正在美国联邦法庭的对平权法案的诉讼包括民间团体告哈佛和美国政府控告耶鲁歧视亚裔和白人,只要这二项抗争的任何一项能够推进到美国高院, 就有希望让平权法案退出历史舞台。虽然美国司法部告耶鲁的案子可能因川普输掉选举而流产,但是哈佛的案子是民间的,应该不受党派的影响。如果川普连任成功,凭他的性格是不会饶了耶鲁的,平权法案可能会在“美国司法部vs. 耶鲁”终止,耶鲁也可以青史留名了。
Amy Coney Barrett确实在宪法知识上可能赶不上现任大法官的哈佛或耶鲁法学院毕业生,她甚至在听证会上答不全美国宪法修正案的第一条。面对参议员Ben Sasse的提问,最高法院候选人Amy Coney Barrett出现fumble。 她答不全美国宪法修正案笫一条所保护的那五项自由,包括言论、宗教或集会等自由。我也答不全,但是作为宪法学教授和大法官候选人,这有些说不过去。
也不知道是否为自信的问题,Barrett回答问题时是尽可能简洁,给人害怕出错的感觉,她也不敢深入讨论美国独立宣言所代表的精神,以及它与美国宪法和宪法修正案的不同。Ben Sasse则是另一个极端,他在这场合变成了教授或给人指方向的角色。他这同时拥有哈佛和耶鲁学位的人都喜欢这样,Ted Cruz也是乘机大肆宣扬自己的主张。然而听他们的对话确实给我们上了很好的美国宪法的课,将美国开国先哲们的智慧展示给了我们。在我眼中,Ben Sasse和我们密苏里的参议员Josh Hawley在未来都会竞争共和党的总统提名。
这里还有另一层的含义,自从斯坦福的大法官Rehnquist和O’Connor离去后,美国最高法院的大法官全部被哈佛法学院和耶鲁法学院垄断(RGB是从哈佛转学去Columbia 后毕业的)。面对Amy Coney Barrett 这位毕业于不知名的文理学院(田纳西的Rhodes College)和圣母大学法学院的南方法国后裔,常春藤毕业生们的心里不舒服。Sasse的提问多少代表部分的这种情绪,当场考问她最基本的宪法问题,确实看出了破绽,虽然她是去世大法官Anthony Scalia的Clerk。Scalia曾在耶鲁说过,如果不是耶鲁法学院的前几名,很难成为他的Clerk。
对Amy Coney Barrett最担心的不是这些右派参议员,而是主政哈佛和耶鲁的校长们,因为他们降低标准录取少数族群学生的政策面临着威胁。当时密西根和德州的平权判案都维持了它的合法性,现在情况完全不同了。

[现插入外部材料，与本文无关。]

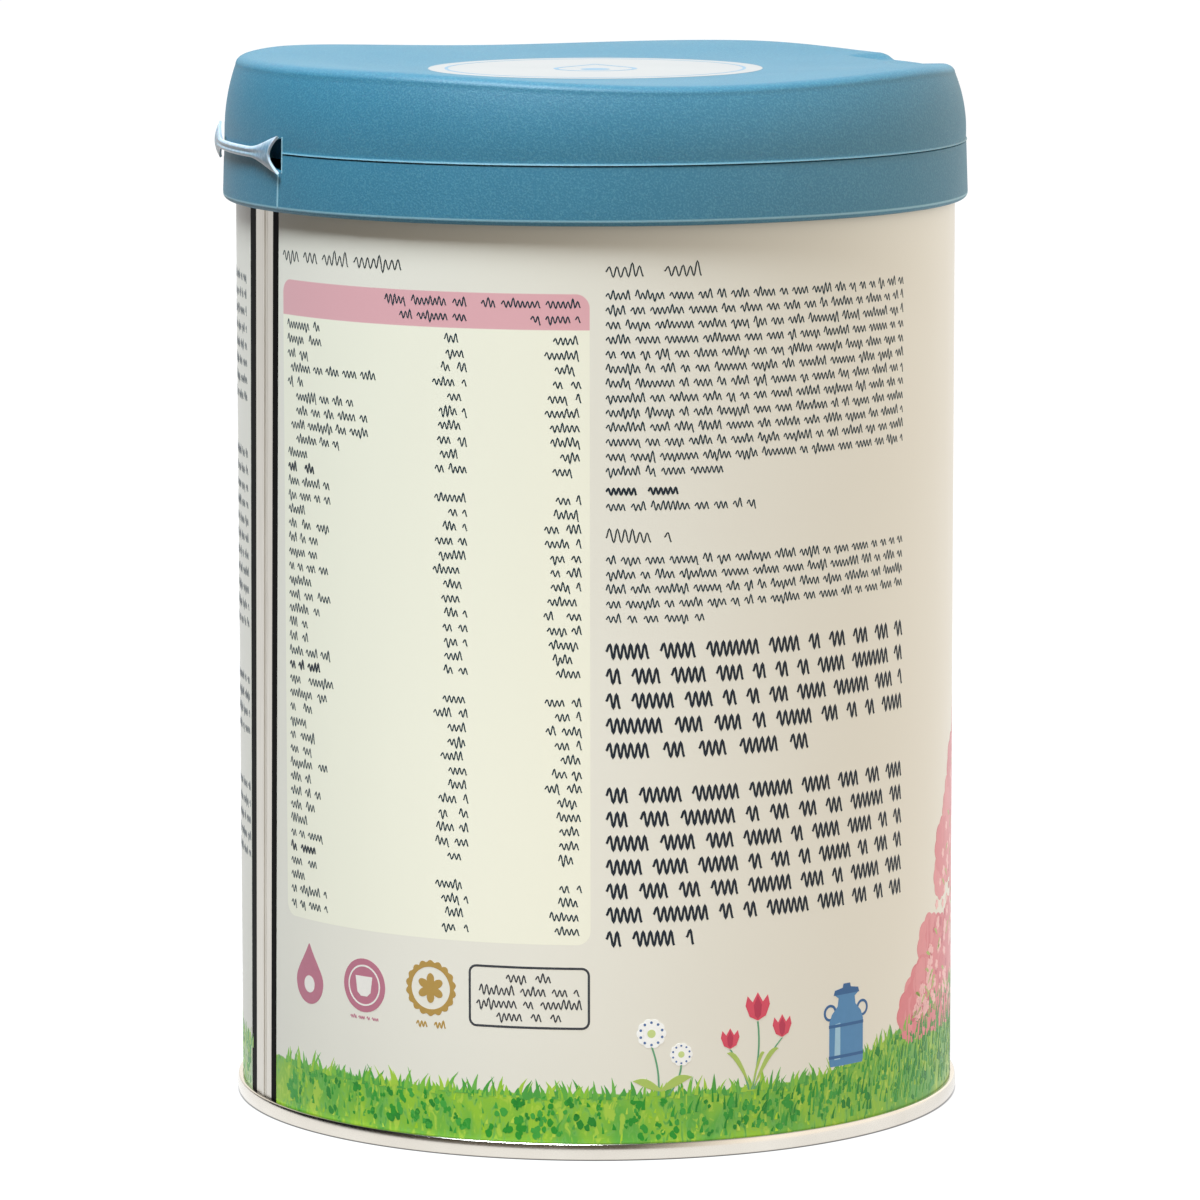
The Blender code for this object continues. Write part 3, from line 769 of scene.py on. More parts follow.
grass_blades = blank_sheet()
sheet_left = SEAM_AT + STRIPE_RIGHT + 1.5
sheet_right = sheet_left + 2 * SHEET_HALF - STRIPE_LEFT - STRIPE_RIGHT - 3.5
along = sheet_left + 0.3
while along < sheet_right:
    height = pick((1.0, 1.4, 1.8, 2.2, 2.6, 3.4))
    foot = meadow_top(along) - between(0.5, 1.4)
    lean = height * between(-0.45, 0.55)
    blade(grass_blades, along, foot, height, lean, between(0.5, 1.1), pick(BLADE_GREENS), pick(LOW_LEVELS))
    along += between(0.22, 0.62)
for clump in range(420):
    along = between(sheet_left + 1.0, sheet_right - 1.0)
    up = between(PRINT_FOOT + 1.2, meadow_top(along) - 1.4)
    clover(grass_blades, along, up, between(0.7, 1.6), pick(DARK_GREENS))
for touch in range(900):
    along = between(sheet_left + 0.6, sheet_right - 0.6)
    up = between(PRINT_FOOT + 0.3, meadow_top(along) - 1.0)
    greens = pick((YELLOW_GREENS, BLADE_GREENS, BLADE_GREENS, DARK_GREENS))
    height, lean, width = between(0.5, 1.5), between(-0.4, 0.5), between(0.3, 0.7)
    blade(grass_blades, along, up, height, lean, width, pick(greens), pick(LOW_LEVELS))
for stroke in range(520):
    along = STROKES_AT + tuft_draw.gauss(0, STROKES_SPREAD)
    if not sheet_left + 1 < along < sheet_right - 1:
        continue
    up = between(PRINT_FOOT + 0.8, meadow_top(along) - 1.6)
    height, lean, width = between(1.4, 3.2), between(-0.1, 1.0), between(0.35, 0.7)
    ink = pick(DARK_GREENS + BLADE_GREENS[:2])
    blade(grass_blades, along, up, height, lean, width, ink, pick((0.026, 0.03, 0.034)))
roll_up("print_grass_blades", grass_blades, solid_ink, cut=False)

# Painted plants and a milk churn: small plain motifs in the wash style, standing in the meadow:
# pink tulips, white marguerites, a blue churn and a big pink blossom bush on the hill.
STEM, LEAF, TULIP, TULIP_DARK = "#5E9C72", "#A8BF5E", "#D6495F", "#B93350"
CHURN, CHURN_LIGHT, CHURN_DARK = "#4F86B5", "#9CC3D8", "#2F6093"
BLOSSOM, BLOSSOM_LIGHT, BLOSSOM_DEEP = "#DB7F86", "#F0B9B8", "#C9626F"


def sized(shape, along, foot, size):
    """A shape's points at its place and size on the sheet."""
    return [(along + size * x, foot + size * y) for x, y in shape]


def stem(flat, foot, head, bend, width=0.32, ink=STEM):
    """A stem from foot to head, bent sideways in its middle."""
    lefts, rights = [], []
    for step in range(9):
        share = step / 8
        at = foot[0] + (head[0] - foot[0]) * share + bend * 4 * share * (1 - share)
        up = foot[1] + (head[1] - foot[1]) * share
        lefts.append((at - width / 2, up))
        rights.append((at + width / 2, up))
    lay_ribbon(flat, lefts, rights, ink, 0.032)


def tulip(flat, along, up, size):
    """A tulip head: a cup with three points, and a darker middle petal."""
    cup = [(-0.75, 0.75), (-0.9, 0.1), (-0.6, -0.65), (0, -0.95), (0.6, -0.65), (0.9, 0.1), (0.75, 0.75),
           (0.38, 0.3), (0, 0.95), (-0.38, 0.3)]
    lay(flat, sized(cup, along, up, size), TULIP, 0.04)
    petal = [(-0.3, 0.1), (-0.22, -0.6), (0, -0.85), (0.22, -0.6), (0.3, 0.1), (0, 0.7)]
    lay(flat, sized(petal, along, up, size), TULIP_DARK, 0.05)


def leaf_shape(flat, along, up, reach, rise, width, ink=LEAF):
    """A pointed leaf from its stalk out to its tip."""
    lefts, rights = [], []
    for step in range(9):
        share = step / 8
        half = width / 2 * math.sin(math.pi * min(1, 0.04 + share * 0.96)) + 0.02
        at = along + reach * share
        level = up + rise * math.sin(share * math.pi / 2)
        lefts.append((at, level + half))
        rights.append((at, level - half))
    lay_ribbon(flat, lefts, rights, ink, 0.036)


def marguerite(flat, along, up, size):
    """A white daisy with separate petals, a blue-grey ring of dots and a pale green eye."""
    for petal in range(10):
        turn = 2 * math.pi * petal / 10
        at = (along + 0.62 * size * math.cos(turn), up + 0.62 * size * math.sin(turn))
        lay(flat, round_outline(*at, 0.34 * size, 14), "#F6F5F2", 0.04)
    lay(flat, round_outline(along, up, 0.5 * size, 20), "#F6F5F2", 0.044)
    for dot in range(10):
        turn = 2 * math.pi * (dot + 0.5) / 10
        at = (along + 0.72 * size * math.cos(turn), up + 0.72 * size * math.sin(turn))
        lay(flat, round_outline(*at, 0.09 * size, 8), "#4F6FA0", 0.05)
    lay(flat, round_outline(along, up, 0.27 * size, 16), "#C5D58A", 0.052)


def churn(flat, along, foot, size):
    """A milk churn: round shoulders, a narrow neck, a lid, two bands and two handles."""
    half = [(1.0, 0), (1.05, 0.2), (1.05, 2.0), (0.9, 2.35), (0.55, 2.7), (0.5, 3.05), (0.72, 3.2)]
    body = half + [(-x, y) for x, y in reversed(half)]
    lay(flat, sized(body, along, foot, size), CHURN, 0.04)
    lid = [(-0.8, 3.2), (0.8, 3.2), (0.72, 3.42), (0.25, 3.5), (0.2, 3.68)]
    lid += [(-0.2, 3.68), (-0.25, 3.5), (-0.72, 3.42)]
    lay(flat, sized(lid, along, foot, size), CHURN_DARK, 0.045)
    shine = [(-0.75, 0.3), (-0.4, 0.3), (-0.4, 1.95), (-0.7, 1.9)]
    lay(flat, sized(shine, along, foot, size), CHURN_LIGHT, 0.05)
    for band in (0.35, 1.75):
        reach, up = 1.07 * size, foot + band * size
        lay(flat, box_outline(along - reach, along + reach, up, up + 0.14 * size, 0.05), CHURN_DARK, 0.055)
    for side in (-1, 1):
        at = (along + side * size, foot + 2.45 * size)
        outer, inner = (round_outline(*at, radius * size, 20) for radius in (0.38, 0.26))
        lay_band(flat, outer, inner, CHURN_DARK, 0.035)


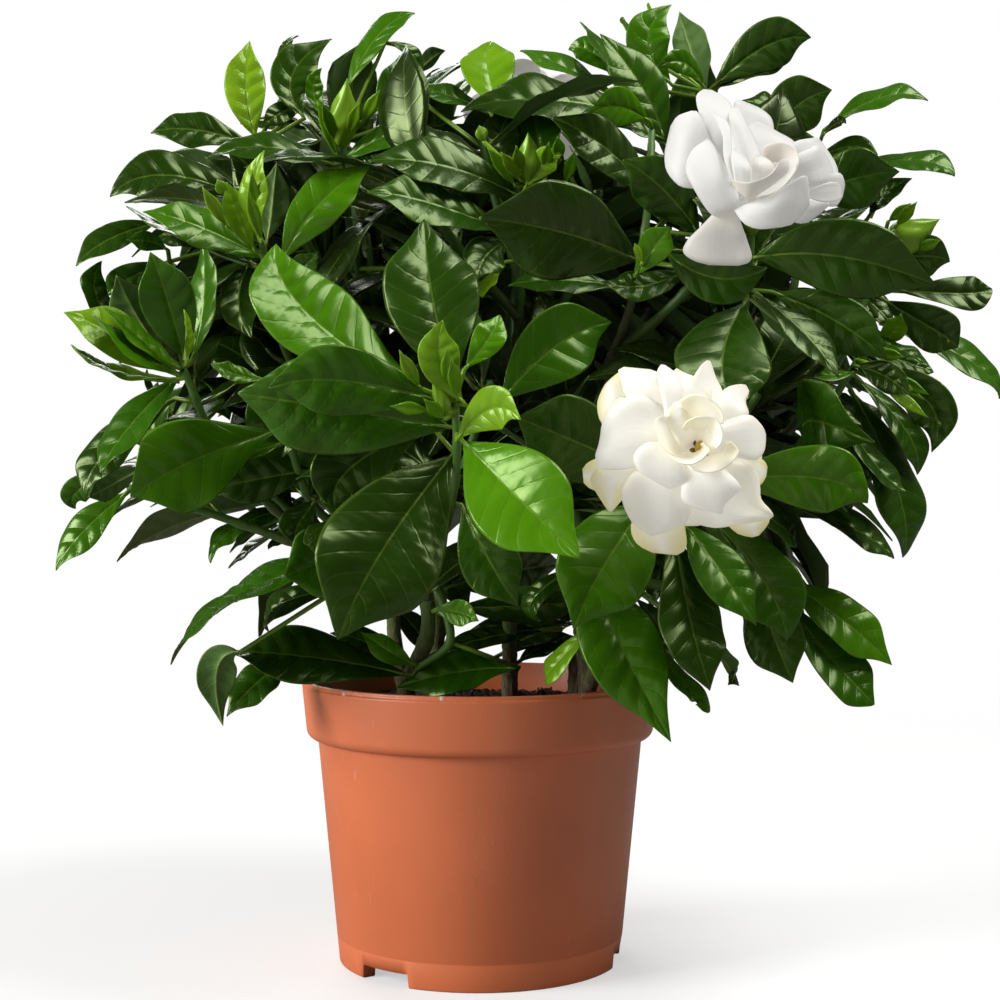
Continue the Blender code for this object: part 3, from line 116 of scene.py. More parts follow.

写德州多数派意见书的Kennedy大法官已经被相当保守的耶鲁校友Brett Kavanaugh代替,而自由到几乎不惜破坏美国宪法的大法官Ruth Ginsberg被Amy Coney Barrett代替。保守派在高院明显占优势,如果加州人民这次在Prop. 16公投上对平权法案说不,那将使高院更容易裁定平权法案违宪,所以加州华裔应该加油。